» **EXERCISE TASK**: Your task is to repeat all of the material exactly.

— begin EXERCISE DATA —

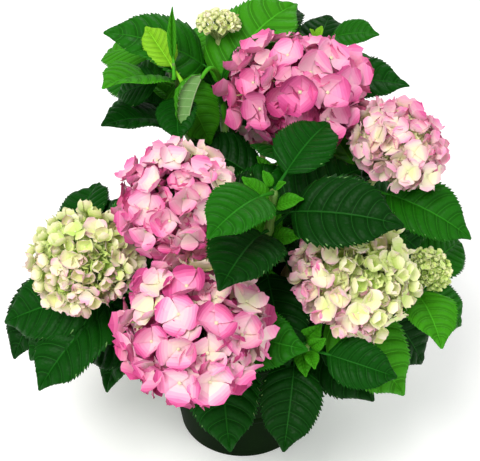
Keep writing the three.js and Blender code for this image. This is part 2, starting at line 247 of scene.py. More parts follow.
def midrib(pose, length, share, bend=BEND):
    """Points on the midrib and the upper face's directions there, for shares of the length."""
    share = np.asarray(share)[..., None]
    base = pose["root"] + pose["way"] * PETIOLE
    points = (
        base
        + pose["way"] * length * np.sin(bend * share) / bend
        - pose["face"] * length * (1 - np.cos(bend * share)) / bend
    )
    return points, pose["face"] * np.cos(bend * share) + pose["way"] * np.sin(bend * share)


CORNER_REACH = 0.6


def corner_finder(node):
    """Makes a test of whether a solid has a corner at a point given in millimetres."""
    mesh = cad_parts[node].data
    tree = KDTree(len(mesh.vertices))
    for vertex in mesh.vertices:
        tree.insert(vertex.co, vertex.index)
    tree.balance()
    return lambda point: tree.find(Vector(point * MM))[2] < CORNER_REACH * MM


def placed_leaves(shoot, row, stem, pairs):
    """Each leaf that the solids have, as (pair, twin, pose, length), in the pose they have it."""
    has_corner = corner_finder("leaves_" + shoot["name"])
    for pair, below in enumerate(pairs):
        for twin in (0, 1):
            length = leaf_length(shoot, row, pair, twin)
            for step in LEAF_TRIES:
                pose = leaf_pose(stem, shoot, row, pair, twin, below, step)
                if has_corner(midrib(pose, length, 1.0)[0]):
                    yield pair, twin, pose, length
                    break


# Mesh building

class Heap:
    """Gathers points and faces, each face with its finish, and makes one mesh piece of them."""

    def __init__(self):
        self.points, self.faces, self.finishes, self.count = [], [], [], 0

    def add(self, points, faces, finishes):
        self.points.append(np.asarray(points))
        self.faces.append(np.asarray(faces) + self.count)
        self.finishes.append(np.broadcast_to(finishes, len(faces)))
        self.count += len(points)

    def piece(self, name, materials, smooth=True):
        faces = np.concatenate(self.faces)
        corners = np.where(faces[:, 3] == faces[:, 2], 3, 4)
        loops = faces[np.arange(4) < corners[:, None]]
        mesh = bpy.data.meshes.new(name)
        mesh.vertices.add(self.count)
        places = np.concatenate(self.points) * MM
        mesh.vertices.foreach_set("co", places.astype(np.float32).ravel())
        mesh.loops.add(len(loops))
        mesh.loops.foreach_set("vertex_index", loops.astype(np.int32))
        mesh.polygons.add(len(faces))
        starts = np.concatenate([[0], corners.cumsum()[:-1]])
        mesh.polygons.foreach_set("loop_start", starts.astype(np.int32))
        finishes = np.concatenate(self.finishes)
        mesh.polygons.foreach_set("material_index", finishes.astype(np.int32))
        mesh.polygons.foreach_set("use_smooth", np.full(len(faces), smooth))
        mesh.update(calc_edges=True)
        for material in materials:
            mesh.materials.append(material)
        piece = bpy.data.objects.new(name, mesh)
        bpy.context.collection.objects.link(piece)
        return piece


def grid_faces(rows, columns, first=0, closed=False):
    """Quads over a grid of points, rows by columns, joined round where closed."""
    across = columns if closed else columns - 1
    row, column = np.meshgrid(np.arange(rows - 1), np.arange(across), indexing="ij")
    following = (column + 1) % columns
    corners = [row * columns + column, row * columns + following]
    corners += [(row + 1) * columns + following, (row + 1) * columns + column]
    return np.stack(corners, -1).reshape(-1, 4) + first


def fan_faces(middle, sides, first=0):
    """Triangles from a middle point to each two neighbours of a ring."""
    ring = first + np.arange(sides)
    following = np.roll(ring, -1)
    return np.stack([np.full(sides, middle), ring, following, following], -1)


def tube(heap, points, ways, side, radii, sides, finish_at, ends=True):
    """A round limb through points, with a radius for each ring or for each of its points, and the
    number of one finish for all of it or of one for each ring."""
    angles = np.arange(sides) * 2 * math.pi / sides
    side = side - ways * (ways @ side)[:, None]
    side /= np.linalg.norm(side, axis=1)[:, None]
    other = np.cross(ways, side)
    around = side[:, None] * np.cos(angles)[None, :, None]
    around = around + other[:, None] * np.sin(angles)[None, :, None]
    radii = np.asarray(radii)
    radii = radii[:, None] if radii.ndim == 1 else radii
    rings = points[:, None] + around * np.broadcast_to(radii, (len(points), sides))[..., None]
    faces = grid_faces(len(points), sides, closed=True)
    finish_along = np.broadcast_to(finish_at, len(points))
    finishes = np.repeat(finish_along[:-1], sides)
    corners = rings.reshape(-1, 3)
    if ends:
        count = len(corners)
        corners = np.vstack([corners, rings[0].mean(0), rings[-1].mean(0)])
        first = fan_faces(count, sides)[:, [0, 2, 1, 1]]
        last = fan_faces(count + 1, sides, count - sides)
        faces = np.concatenate([faces, first, last])
        finishes = np.concatenate([finishes, np.repeat(finish_along[[0, -1]], sides)])
    heap.add(corners, faces, finishes)


# Finishes

def tone(red, green, blue):
    """A colour as painters mix it, 0 to 255, in the light values that a shader takes."""
    parts = [part / 255 for part in (red, green, blue)]
    return [part / 12.92 if part <= 0.04045 else ((part + 0.055) / 1.055) ** 2.4 for part in parts] + [1]


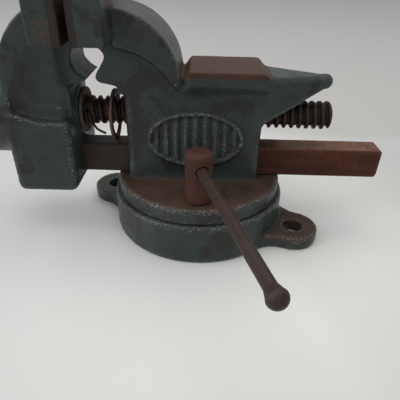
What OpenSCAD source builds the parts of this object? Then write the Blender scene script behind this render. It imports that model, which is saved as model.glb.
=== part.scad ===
// Swivel-base bench vise with pipe jaws and a small anvil.
// Frame: millimetres, +Z up, origin on the bench under the swivel axis,
// +X along the screw towards the anvil horn, -Y is the side with the swivel lock.
// The vise stands nearly closed, as left on a bench.

/* [Base] */
// Diameter of the round base casting
base_d = 122; // [112:1:150]
// Height of the base casting
base_h = 28.2; // [26:0.1:40]
// Thickness of the two bench lugs
lug_t = 10; // [8:0.5:16]
// Distance from the edge of the round base out to a bench bolt
bolt_setback = 12; // [9:0.5:20]
// Diameter of a bench bolt hole
bolt_hole_d = 13.5; // [8:0.5:16]
// Radius of the rounded lug ends
lug_r = 17.5; // [14:0.5:20]
// Direction of the first lug, seen from above
lug_turn = -22; // [-90:1:90]
// Radius of the hollow blend between a lug and the base
lug_blend_r = 20; // [16:1:30]

/* [Swivel] */
// Ring of base left showing round the swivel plate
plate_inset = 3.2; // [1:0.1:6]
// Thickness of the swivel plate
plate_t = 10.5; // [9:0.5:16]
// Distance of the swivel lock from the edge of the swivel plate
lock_inset = 14.8; // [14:0.1:20]
// Diameter of the swivel lock nut
lock_d = 17.4; // [14:0.1:22]
// Height of the swivel lock nut
lock_h = 34; // [28:0.5:44]
// Diameter of the swivel lock stud
stud_d = 10; // [8:0.5:11]
// Diameter of the lock handle
lock_rod_d = 7; // [5:0.5:9]
// Distance from the lock nut to the middle of the outer handle end
lock_reach = 112.4; // [80:0.1:140]
// Direction of the lock handle, seen from above
lock_turn = -73.5; // [-110:0.1:-40]
// Diameter of the central pivot bolt
pivot_d = 12; // [10:0.5:14]

/* [Body] */
// Length of the body block along the screw
body_l = 89; // [76:1:110]
// Distance of the body's jaw side from the swivel axis
body_back = 48.5; // [40:0.5:54]
// Thickness of the body block across the screw
body_w = 36; // [34:1:44]
// Width across the arch and the anvil
arch_w = 46; // [40:1:56]
// Outer radius of the arch behind the fixed jaw
arch_r = 42.5; // [40:0.5:46]
// Height of the raised band at the top of the arch
arch_band = 21.7; // [14:0.1:24]
// Length of the flat anvil face
anvil_l = 46.5; // [36:0.5:60]
// Length of the horn beyond the body
horn_l = 45; // [36:1:60]

/* [Jaws] */
// Width of the jaws
jaw_w = 89; // [70:1:115]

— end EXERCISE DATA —

» **RESULT**:
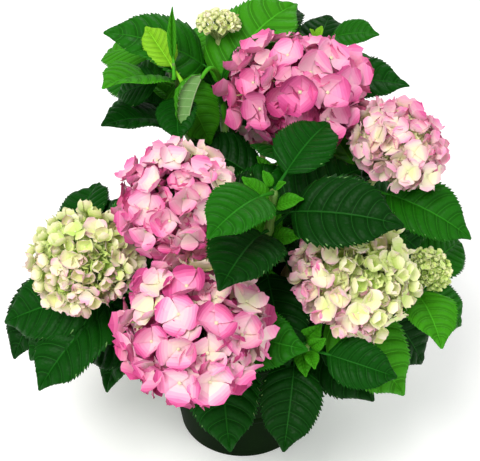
Keep writing the three.js and Blender code for this image. This is part 2, starting at line 247 of scene.py. More parts follow.
def midrib(pose, length, share, bend=BEND):
    """Points on the midrib and the upper face's directions there, for shares of the length."""
    share = np.asarray(share)[..., None]
    base = pose["root"] + pose["way"] * PETIOLE
    points = (
        base
        + pose["way"] * length * np.sin(bend * share) / bend
        - pose["face"] * length * (1 - np.cos(bend * share)) / bend
    )
    return points, pose["face"] * np.cos(bend * share) + pose["way"] * np.sin(bend * share)


CORNER_REACH = 0.6


def corner_finder(node):
    """Makes a test of whether a solid has a corner at a point given in millimetres."""
    mesh = cad_parts[node].data
    tree = KDTree(len(mesh.vertices))
    for vertex in mesh.vertices:
        tree.insert(vertex.co, vertex.index)
    tree.balance()
    return lambda point: tree.find(Vector(point * MM))[2] < CORNER_REACH * MM


def placed_leaves(shoot, row, stem, pairs):
    """Each leaf that the solids have, as (pair, twin, pose, length), in the pose they have it."""
    has_corner = corner_finder("leaves_" + shoot["name"])
    for pair, below in enumerate(pairs):
        for twin in (0, 1):
            length = leaf_length(shoot, row, pair, twin)
            for step in LEAF_TRIES:
                pose = leaf_pose(stem, shoot, row, pair, twin, below, step)
                if has_corner(midrib(pose, length, 1.0)[0]):
                    yield pair, twin, pose, length
                    break


# Mesh building

class Heap:
    """Gathers points and faces, each face with its finish, and makes one mesh piece of them."""

    def __init__(self):
        self.points, self.faces, self.finishes, self.count = [], [], [], 0

    def add(self, points, faces, finishes):
        self.points.append(np.asarray(points))
        self.faces.append(np.asarray(faces) + self.count)
        self.finishes.append(np.broadcast_to(finishes, len(faces)))
        self.count += len(points)

    def piece(self, name, materials, smooth=True):
        faces = np.concatenate(self.faces)
        corners = np.where(faces[:, 3] == faces[:, 2], 3, 4)
        loops = faces[np.arange(4) < corners[:, None]]
        mesh = bpy.data.meshes.new(name)
        mesh.vertices.add(self.count)
        places = np.concatenate(self.points) * MM
        mesh.vertices.foreach_set("co", places.astype(np.float32).ravel())
        mesh.loops.add(len(loops))
        mesh.loops.foreach_set("vertex_index", loops.astype(np.int32))
        mesh.polygons.add(len(faces))
        starts = np.concatenate([[0], corners.cumsum()[:-1]])
        mesh.polygons.foreach_set("loop_start", starts.astype(np.int32))
        finishes = np.concatenate(self.finishes)
        mesh.polygons.foreach_set("material_index", finishes.astype(np.int32))
        mesh.polygons.foreach_set("use_smooth", np.full(len(faces), smooth))
        mesh.update(calc_edges=True)
        for material in materials:
            mesh.materials.append(material)
        piece = bpy.data.objects.new(name, mesh)
        bpy.context.collection.objects.link(piece)
        return piece


def grid_faces(rows, columns, first=0, closed=False):
    """Quads over a grid of points, rows by columns, joined round where closed."""
    across = columns if closed else columns - 1
    row, column = np.meshgrid(np.arange(rows - 1), np.arange(across), indexing="ij")
    following = (column + 1) % columns
    corners = [row * columns + column, row * columns + following]
    corners += [(row + 1) * columns + following, (row + 1) * columns + column]
    return np.stack(corners, -1).reshape(-1, 4) + first


def fan_faces(middle, sides, first=0):
    """Triangles from a middle point to each two neighbours of a ring."""
    ring = first + np.arange(sides)
    following = np.roll(ring, -1)
    return np.stack([np.full(sides, middle), ring, following, following], -1)


def tube(heap, points, ways, side, radii, sides, finish_at, ends=True):
    """A round limb through points, with a radius for each ring or for each of its points, and the
    number of one finish for all of it or of one for each ring."""
    angles = np.arange(sides) * 2 * math.pi / sides
    side = side - ways * (ways @ side)[:, None]
    side /= np.linalg.norm(side, axis=1)[:, None]
    other = np.cross(ways, side)
    around = side[:, None] * np.cos(angles)[None, :, None]
    around = around + other[:, None] * np.sin(angles)[None, :, None]
    radii = np.asarray(radii)
    radii = radii[:, None] if radii.ndim == 1 else radii
    rings = points[:, None] + around * np.broadcast_to(radii, (len(points), sides))[..., None]
    faces = grid_faces(len(points), sides, closed=True)
    finish_along = np.broadcast_to(finish_at, len(points))
    finishes = np.repeat(finish_along[:-1], sides)
    corners = rings.reshape(-1, 3)
    if ends:
        count = len(corners)
        corners = np.vstack([corners, rings[0].mean(0), rings[-1].mean(0)])
        first = fan_faces(count, sides)[:, [0, 2, 1, 1]]
        last = fan_faces(count + 1, sides, count - sides)
        faces = np.concatenate([faces, first, last])
        finishes = np.concatenate([finishes, np.repeat(finish_along[[0, -1]], sides)])
    heap.add(corners, faces, finishes)


# Finishes

def tone(red, green, blue):
    """A colour as painters mix it, 0 to 255, in the light values that a shader takes."""
    parts = [part / 255 for part in (red, green, blue)]
    return [part / 12.92 if part <= 0.04045 else ((part + 0.055) / 1.055) ** 2.4 for part in parts] + [1]


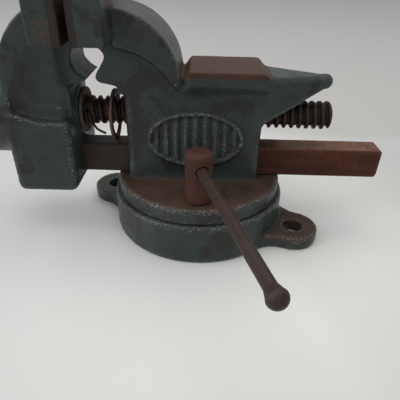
What OpenSCAD source builds the parts of this object? Then write the Blender scene script behind this render. It imports that model, which is saved as model.glb.
=== part.scad ===
// Swivel-base bench vise with pipe jaws and a small anvil.
// Frame: millimetres, +Z up, origin on the bench under the swivel axis,
// +X along the screw towards the anvil horn, -Y is the side with the swivel lock.
// The vise stands nearly closed, as left on a bench.

/* [Base] */
// Diameter of the round base casting
base_d = 122; // [112:1:150]
// Height of the base casting
base_h = 28.2; // [26:0.1:40]
// Thickness of the two bench lugs
lug_t = 10; // [8:0.5:16]
// Distance from the edge of the round base out to a bench bolt
bolt_setback = 12; // [9:0.5:20]
// Diameter of a bench bolt hole
bolt_hole_d = 13.5; // [8:0.5:16]
// Radius of the rounded lug ends
lug_r = 17.5; // [14:0.5:20]
// Direction of the first lug, seen from above
lug_turn = -22; // [-90:1:90]
// Radius of the hollow blend between a lug and the base
lug_blend_r = 20; // [16:1:30]

/* [Swivel] */
// Ring of base left showing round the swivel plate
plate_inset = 3.2; // [1:0.1:6]
// Thickness of the swivel plate
plate_t = 10.5; // [9:0.5:16]
// Distance of the swivel lock from the edge of the swivel plate
lock_inset = 14.8; // [14:0.1:20]
// Diameter of the swivel lock nut
lock_d = 17.4; // [14:0.1:22]
// Height of the swivel lock nut
lock_h = 34; // [28:0.5:44]
// Diameter of the swivel lock stud
stud_d = 10; // [8:0.5:11]
// Diameter of the lock handle
lock_rod_d = 7; // [5:0.5:9]
// Distance from the lock nut to the middle of the outer handle end
lock_reach = 112.4; // [80:0.1:140]
// Direction of the lock handle, seen from above
lock_turn = -73.5; // [-110:0.1:-40]
// Diameter of the central pivot bolt
pivot_d = 12; // [10:0.5:14]

/* [Body] */
// Length of the body block along the screw
body_l = 89; // [76:1:110]
// Distance of the body's jaw side from the swivel axis
body_back = 48.5; // [40:0.5:54]
// Thickness of the body block across the screw
body_w = 36; // [34:1:44]
// Width across the arch and the anvil
arch_w = 46; // [40:1:56]
// Outer radius of the arch behind the fixed jaw
arch_r = 42.5; // [40:0.5:46]
// Height of the raised band at the top of the arch
arch_band = 21.7; // [14:0.1:24]
// Length of the flat anvil face
anvil_l = 46.5; // [36:0.5:60]
// Length of the horn beyond the body
horn_l = 45; // [36:1:60]

/* [Jaws] */
// Width of the jaws
jaw_w = 89; // [70:1:115]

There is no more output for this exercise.